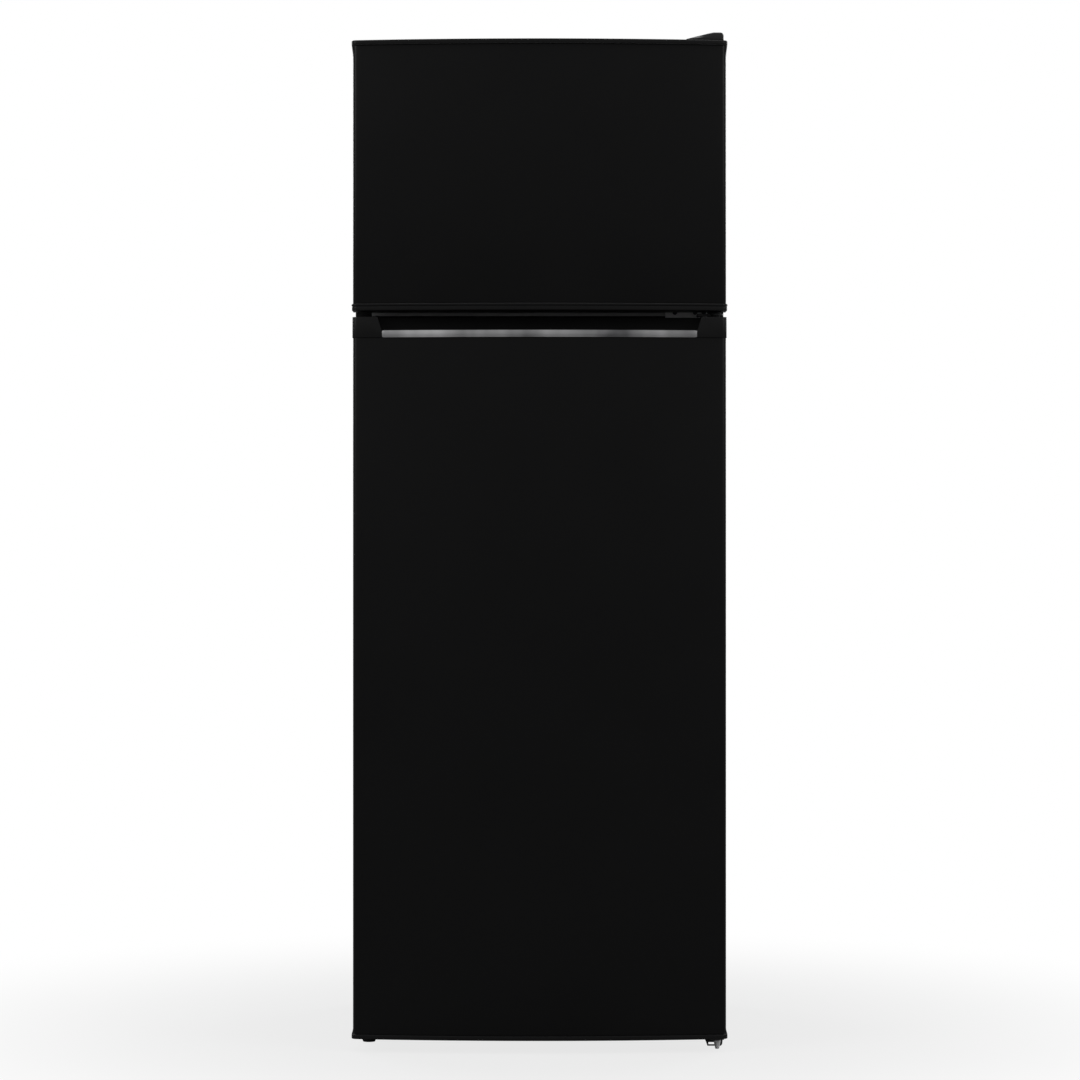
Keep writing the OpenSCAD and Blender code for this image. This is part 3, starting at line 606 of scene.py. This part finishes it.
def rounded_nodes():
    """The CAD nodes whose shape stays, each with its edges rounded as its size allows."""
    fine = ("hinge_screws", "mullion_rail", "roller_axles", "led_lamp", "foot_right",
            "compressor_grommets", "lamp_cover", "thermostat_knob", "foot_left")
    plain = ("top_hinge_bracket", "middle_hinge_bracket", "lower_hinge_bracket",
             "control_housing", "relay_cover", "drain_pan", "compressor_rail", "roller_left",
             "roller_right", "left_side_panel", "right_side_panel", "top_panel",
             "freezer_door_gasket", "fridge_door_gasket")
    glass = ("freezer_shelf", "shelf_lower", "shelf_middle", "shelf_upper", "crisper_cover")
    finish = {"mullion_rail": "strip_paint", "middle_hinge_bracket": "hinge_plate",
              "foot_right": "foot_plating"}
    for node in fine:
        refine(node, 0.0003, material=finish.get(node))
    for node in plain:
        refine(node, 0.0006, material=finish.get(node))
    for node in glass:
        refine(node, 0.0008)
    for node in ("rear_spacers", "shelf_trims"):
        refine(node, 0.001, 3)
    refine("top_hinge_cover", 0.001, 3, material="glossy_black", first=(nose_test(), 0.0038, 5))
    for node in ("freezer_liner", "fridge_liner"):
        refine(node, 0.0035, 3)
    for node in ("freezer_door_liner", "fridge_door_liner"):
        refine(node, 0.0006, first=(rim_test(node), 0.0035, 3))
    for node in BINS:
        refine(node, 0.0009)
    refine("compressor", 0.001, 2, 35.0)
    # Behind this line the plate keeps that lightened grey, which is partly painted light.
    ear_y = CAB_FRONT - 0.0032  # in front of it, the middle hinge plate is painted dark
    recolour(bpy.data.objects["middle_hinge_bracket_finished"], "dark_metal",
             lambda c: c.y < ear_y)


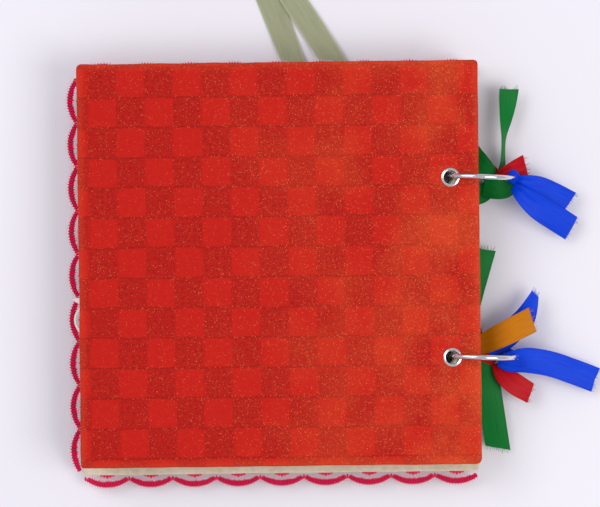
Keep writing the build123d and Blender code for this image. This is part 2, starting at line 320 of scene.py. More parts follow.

========

Give the material above again, word for word.

- **Written response**:
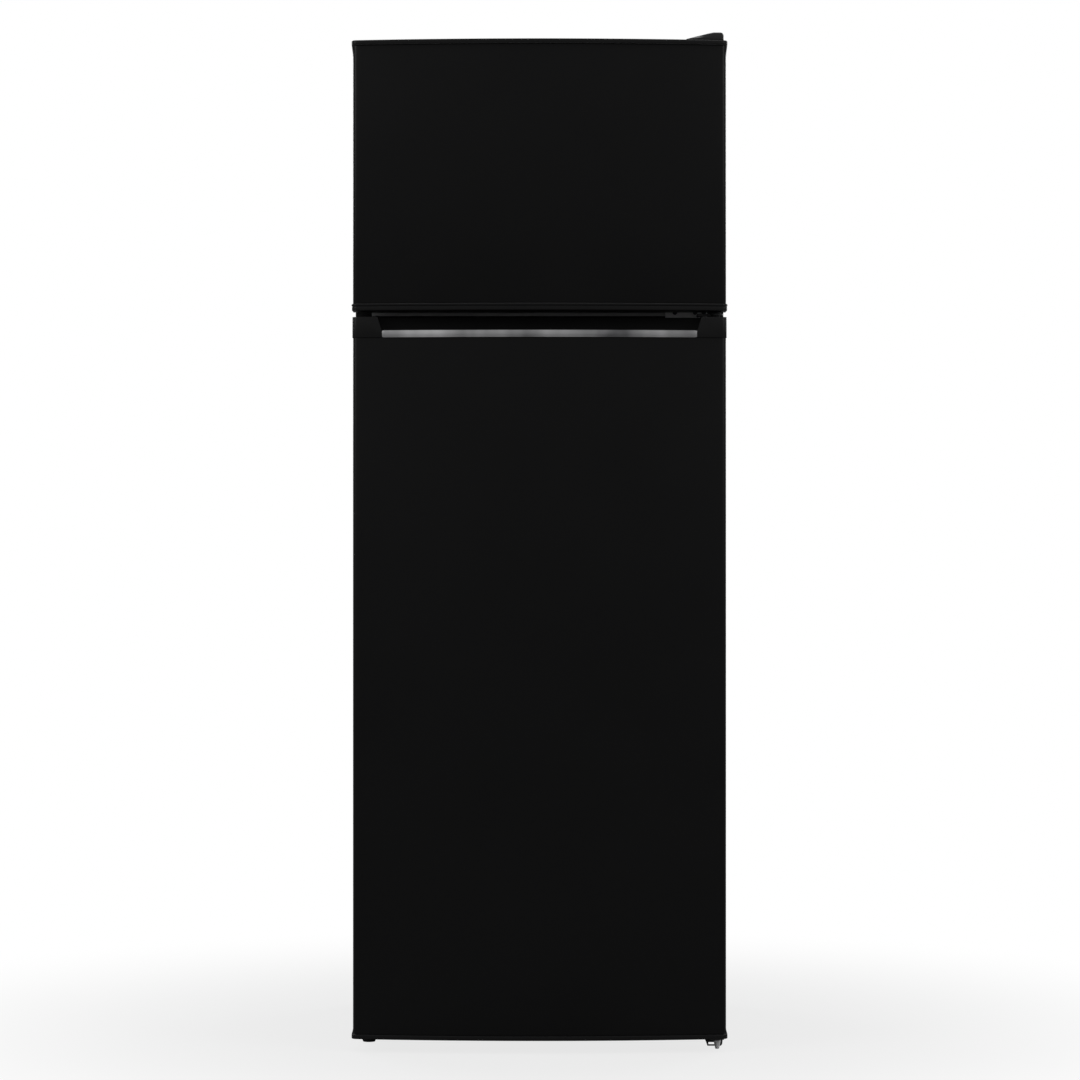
Keep writing the OpenSCAD and Blender code for this image. This is part 3, starting at line 606 of scene.py. This part finishes it.
def rounded_nodes():
    """The CAD nodes whose shape stays, each with its edges rounded as its size allows."""
    fine = ("hinge_screws", "mullion_rail", "roller_axles", "led_lamp", "foot_right",
            "compressor_grommets", "lamp_cover", "thermostat_knob", "foot_left")
    plain = ("top_hinge_bracket", "middle_hinge_bracket", "lower_hinge_bracket",
             "control_housing", "relay_cover", "drain_pan", "compressor_rail", "roller_left",
             "roller_right", "left_side_panel", "right_side_panel", "top_panel",
             "freezer_door_gasket", "fridge_door_gasket")
    glass = ("freezer_shelf", "shelf_lower", "shelf_middle", "shelf_upper", "crisper_cover")
    finish = {"mullion_rail": "strip_paint", "middle_hinge_bracket": "hinge_plate",
              "foot_right": "foot_plating"}
    for node in fine:
        refine(node, 0.0003, material=finish.get(node))
    for node in plain:
        refine(node, 0.0006, material=finish.get(node))
    for node in glass:
        refine(node, 0.0008)
    for node in ("rear_spacers", "shelf_trims"):
        refine(node, 0.001, 3)
    refine("top_hinge_cover", 0.001, 3, material="glossy_black", first=(nose_test(), 0.0038, 5))
    for node in ("freezer_liner", "fridge_liner"):
        refine(node, 0.0035, 3)
    for node in ("freezer_door_liner", "fridge_door_liner"):
        refine(node, 0.0006, first=(rim_test(node), 0.0035, 3))
    for node in BINS:
        refine(node, 0.0009)
    refine("compressor", 0.001, 2, 35.0)
    # Behind this line the plate keeps that lightened grey, which is partly painted light.
    ear_y = CAB_FRONT - 0.0032  # in front of it, the middle hinge plate is painted dark
    recolour(bpy.data.objects["middle_hinge_bracket_finished"], "dark_metal",
             lambda c: c.y < ear_y)


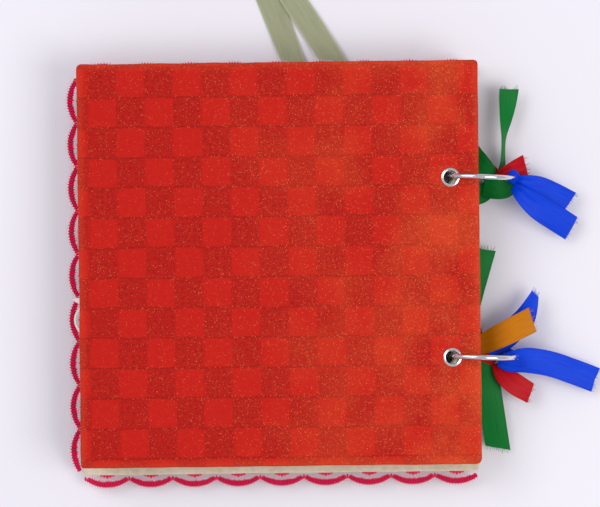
Keep writing the build123d and Blender code for this image. This is part 2, starting at line 320 of scene.py. More parts follow.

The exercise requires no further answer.